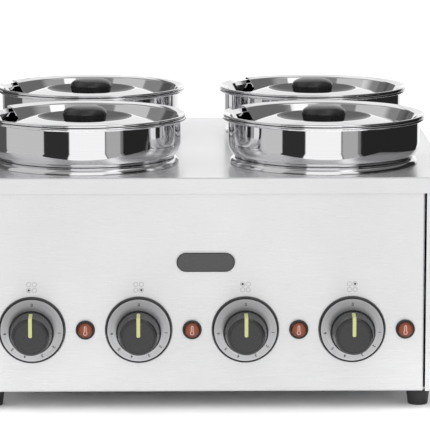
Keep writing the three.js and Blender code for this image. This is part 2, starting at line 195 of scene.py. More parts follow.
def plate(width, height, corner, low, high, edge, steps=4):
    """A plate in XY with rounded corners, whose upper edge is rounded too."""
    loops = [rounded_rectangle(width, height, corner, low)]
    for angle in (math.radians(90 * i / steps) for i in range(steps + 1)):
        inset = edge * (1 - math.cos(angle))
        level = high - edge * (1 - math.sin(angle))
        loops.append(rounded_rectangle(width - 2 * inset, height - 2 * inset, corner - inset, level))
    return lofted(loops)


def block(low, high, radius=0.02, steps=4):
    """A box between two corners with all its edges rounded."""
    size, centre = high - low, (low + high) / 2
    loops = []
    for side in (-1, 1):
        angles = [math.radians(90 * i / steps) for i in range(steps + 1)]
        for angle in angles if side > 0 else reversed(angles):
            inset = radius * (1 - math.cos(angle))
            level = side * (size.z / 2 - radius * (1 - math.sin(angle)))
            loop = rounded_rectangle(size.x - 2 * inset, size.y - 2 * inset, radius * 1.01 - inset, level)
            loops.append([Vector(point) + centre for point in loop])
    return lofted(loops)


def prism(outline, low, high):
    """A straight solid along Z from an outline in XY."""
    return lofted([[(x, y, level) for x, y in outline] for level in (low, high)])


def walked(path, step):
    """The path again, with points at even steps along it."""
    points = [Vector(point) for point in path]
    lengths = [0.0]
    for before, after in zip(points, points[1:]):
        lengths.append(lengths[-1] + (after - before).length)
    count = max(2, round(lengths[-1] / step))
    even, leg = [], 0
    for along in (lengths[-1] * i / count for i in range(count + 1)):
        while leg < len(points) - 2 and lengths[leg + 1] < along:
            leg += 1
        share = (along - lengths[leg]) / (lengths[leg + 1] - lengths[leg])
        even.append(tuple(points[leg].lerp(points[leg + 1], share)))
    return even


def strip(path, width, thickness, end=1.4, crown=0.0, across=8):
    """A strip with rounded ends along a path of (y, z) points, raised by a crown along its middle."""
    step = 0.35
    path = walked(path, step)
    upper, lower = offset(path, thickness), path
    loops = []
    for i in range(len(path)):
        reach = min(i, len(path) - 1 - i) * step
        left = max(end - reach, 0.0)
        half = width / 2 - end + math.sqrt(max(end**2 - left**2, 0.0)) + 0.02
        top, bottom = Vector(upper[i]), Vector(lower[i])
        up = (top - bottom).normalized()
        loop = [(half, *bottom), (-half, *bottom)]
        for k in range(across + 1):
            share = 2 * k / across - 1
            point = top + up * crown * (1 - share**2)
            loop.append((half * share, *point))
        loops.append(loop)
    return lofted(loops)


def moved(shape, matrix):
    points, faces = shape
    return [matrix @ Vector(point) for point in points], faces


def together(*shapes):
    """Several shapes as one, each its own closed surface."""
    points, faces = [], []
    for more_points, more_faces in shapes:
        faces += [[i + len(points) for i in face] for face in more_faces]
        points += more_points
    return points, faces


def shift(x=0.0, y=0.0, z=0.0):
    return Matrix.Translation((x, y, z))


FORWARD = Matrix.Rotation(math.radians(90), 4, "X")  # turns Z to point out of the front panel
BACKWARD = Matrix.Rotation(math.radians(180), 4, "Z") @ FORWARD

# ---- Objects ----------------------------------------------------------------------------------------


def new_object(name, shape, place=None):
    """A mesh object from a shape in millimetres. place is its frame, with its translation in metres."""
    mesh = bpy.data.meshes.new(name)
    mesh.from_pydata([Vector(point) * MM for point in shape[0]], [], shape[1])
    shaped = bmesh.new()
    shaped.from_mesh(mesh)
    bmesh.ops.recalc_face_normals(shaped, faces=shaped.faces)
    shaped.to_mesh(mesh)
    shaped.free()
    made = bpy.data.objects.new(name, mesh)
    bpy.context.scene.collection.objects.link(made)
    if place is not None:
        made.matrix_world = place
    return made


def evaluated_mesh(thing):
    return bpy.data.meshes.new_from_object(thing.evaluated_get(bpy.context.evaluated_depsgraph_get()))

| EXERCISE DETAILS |
Using the data above, return each line exactly as written.

| ANSWER TO THIS TASK |
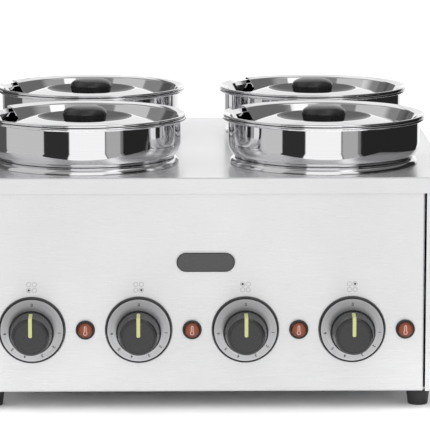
Keep writing the three.js and Blender code for this image. This is part 2, starting at line 195 of scene.py. More parts follow.
def plate(width, height, corner, low, high, edge, steps=4):
    """A plate in XY with rounded corners, whose upper edge is rounded too."""
    loops = [rounded_rectangle(width, height, corner, low)]
    for angle in (math.radians(90 * i / steps) for i in range(steps + 1)):
        inset = edge * (1 - math.cos(angle))
        level = high - edge * (1 - math.sin(angle))
        loops.append(rounded_rectangle(width - 2 * inset, height - 2 * inset, corner - inset, level))
    return lofted(loops)


def block(low, high, radius=0.02, steps=4):
    """A box between two corners with all its edges rounded."""
    size, centre = high - low, (low + high) / 2
    loops = []
    for side in (-1, 1):
        angles = [math.radians(90 * i / steps) for i in range(steps + 1)]
        for angle in angles if side > 0 else reversed(angles):
            inset = radius * (1 - math.cos(angle))
            level = side * (size.z / 2 - radius * (1 - math.sin(angle)))
            loop = rounded_rectangle(size.x - 2 * inset, size.y - 2 * inset, radius * 1.01 - inset, level)
            loops.append([Vector(point) + centre for point in loop])
    return lofted(loops)


def prism(outline, low, high):
    """A straight solid along Z from an outline in XY."""
    return lofted([[(x, y, level) for x, y in outline] for level in (low, high)])


def walked(path, step):
    """The path again, with points at even steps along it."""
    points = [Vector(point) for point in path]
    lengths = [0.0]
    for before, after in zip(points, points[1:]):
        lengths.append(lengths[-1] + (after - before).length)
    count = max(2, round(lengths[-1] / step))
    even, leg = [], 0
    for along in (lengths[-1] * i / count for i in range(count + 1)):
        while leg < len(points) - 2 and lengths[leg + 1] < along:
            leg += 1
        share = (along - lengths[leg]) / (lengths[leg + 1] - lengths[leg])
        even.append(tuple(points[leg].lerp(points[leg + 1], share)))
    return even


def strip(path, width, thickness, end=1.4, crown=0.0, across=8):
    """A strip with rounded ends along a path of (y, z) points, raised by a crown along its middle."""
    step = 0.35
    path = walked(path, step)
    upper, lower = offset(path, thickness), path
    loops = []
    for i in range(len(path)):
        reach = min(i, len(path) - 1 - i) * step
        left = max(end - reach, 0.0)
        half = width / 2 - end + math.sqrt(max(end**2 - left**2, 0.0)) + 0.02
        top, bottom = Vector(upper[i]), Vector(lower[i])
        up = (top - bottom).normalized()
        loop = [(half, *bottom), (-half, *bottom)]
        for k in range(across + 1):
            share = 2 * k / across - 1
            point = top + up * crown * (1 - share**2)
            loop.append((half * share, *point))
        loops.append(loop)
    return lofted(loops)


def moved(shape, matrix):
    points, faces = shape
    return [matrix @ Vector(point) for point in points], faces


def together(*shapes):
    """Several shapes as one, each its own closed surface."""
    points, faces = [], []
    for more_points, more_faces in shapes:
        faces += [[i + len(points) for i in face] for face in more_faces]
        points += more_points
    return points, faces


def shift(x=0.0, y=0.0, z=0.0):
    return Matrix.Translation((x, y, z))


FORWARD = Matrix.Rotation(math.radians(90), 4, "X")  # turns Z to point out of the front panel
BACKWARD = Matrix.Rotation(math.radians(180), 4, "Z") @ FORWARD

# ---- Objects ----------------------------------------------------------------------------------------


def new_object(name, shape, place=None):
    """A mesh object from a shape in millimetres. place is its frame, with its translation in metres."""
    mesh = bpy.data.meshes.new(name)
    mesh.from_pydata([Vector(point) * MM for point in shape[0]], [], shape[1])
    shaped = bmesh.new()
    shaped.from_mesh(mesh)
    bmesh.ops.recalc_face_normals(shaped, faces=shaped.faces)
    shaped.to_mesh(mesh)
    shaped.free()
    made = bpy.data.objects.new(name, mesh)
    bpy.context.scene.collection.objects.link(made)
    if place is not None:
        made.matrix_world = place
    return made


def evaluated_mesh(thing):
    return bpy.data.meshes.new_from_object(thing.evaluated_get(bpy.context.evaluated_depsgraph_get()))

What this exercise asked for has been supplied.